İlklere imza atan festival

İstanbul Film Festivali’nin 30’uncu yılı münasebetiyle festivalde birçok ilke imza atıldı. Festival programında, Festivalin 30 yıllık geçmişinde gösterilen filmlerden özel bir seçki ‘30. Yıl Özel Bölümü: Film Gibi 30 Yıl’ başlığı altında sunuldu. Yine festival, sinema ve müzik dünyasının önde gelen iki ismini biraraya getirdi ve Fransız sinemasının en özgün ‘auteur’ yönetmenlerinden Claire Denis ve filmlerinde sık sık beraber çalıştığı İngiliz rock grubu Tindersticks’i aynı sahnede buluşturdu. Çağdaş sinemacılığı baştan başa etkileyen ve artık film çekmeyeceğini açıklayan efsane yönetmen Béla Tarr, sinema üzerine düşüncelerini paylaşmak üzere İstanbul Film Festivali’nin konuğu olarak İstanbul’a geldi. 30’uncu yıla özel olarak bir de ‘30: 20 Yönetmenden 30 Yıl’ adlı bir kitap yayımlandı. Kitapta, festivalin kişisel tarihimizde oynadığı rol, festivalle büyümüş, sinemayı bu festival sayesinde keşfetmiş 20 yönetmenin gözünden anlatıyor.
 
Festivalde 231 film gösterildi

30. İstanbul Film Festivali’nde 21 bölümde 256 yönetmenin 231 filmi yer alırken, 52 ülke sinemasından örnekler sinemaseverlerin beğenisine sunuldu.
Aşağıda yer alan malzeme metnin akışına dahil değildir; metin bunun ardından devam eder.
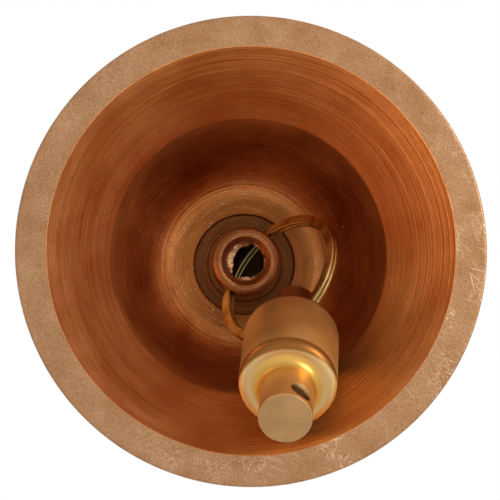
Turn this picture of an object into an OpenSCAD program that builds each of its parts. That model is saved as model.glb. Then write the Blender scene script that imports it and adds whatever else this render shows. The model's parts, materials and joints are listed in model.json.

Festivalde, 123’ü Avrupa’dan, 50’si Kuzey ve Güney Amerika’dan, 20’si Uzakdoğu’dan, 11’i Orta Doğu’dan filmin gösterimi yapıldı. Festival programında Türkiye’den de 56 film yer aldı. İstanbul Film Festivali 7 sinema salonunda 528 seans gösterim yaptı.
 
Onur Ödülleri dört büyük isme

İstanbul Film Festivali’nin Sinema Onur Ödülleri bu yıl festivalin açılış töreniyle Türk Sineması’na damga vuran dört büyük isme verildi: Yönetmen Yusuf Kurçenli, görüntü yönetmeni Ertunç Şenkay ve Türk Sineması’nın unutulmaz isimleri Metin Akpınar ile Zeki Alasya.
 
Ödül gecesinden ilginç anlar

Ulusal Yarışma Bölümü’nde, Radikal Halk Ödülü yanlışlıkla Press filmine verildi. Fakat daha sonra Radikal Gazetesi Genel Yayın Yönetmeni Eyüp Can Sağlık’a yanlış zarf verildiği ortaya çıktı ve ödülün asıl kazananının Atlıkarınca filmi olduğu ancak tören sonunda ortaya çıktı.

Gecenin sunuculuğunu üstlenen Mehmet Ali Alabora da kırdığı potla kapanış törenini izleyenleri güldürdü. Alabora, Bizim Büyük Çaresizliğimiz filminin yönetmeni Seyfi Teoman’ı Seyfettin Doğan olarak anons edince Lütfi Kırdar bir anda kahkahaya boğuldu. Seyfi Teoman sahneye çıkıp Emek Sineması’nın durumunu gündeme getirince kahkalar yerini alkışlara terk etti.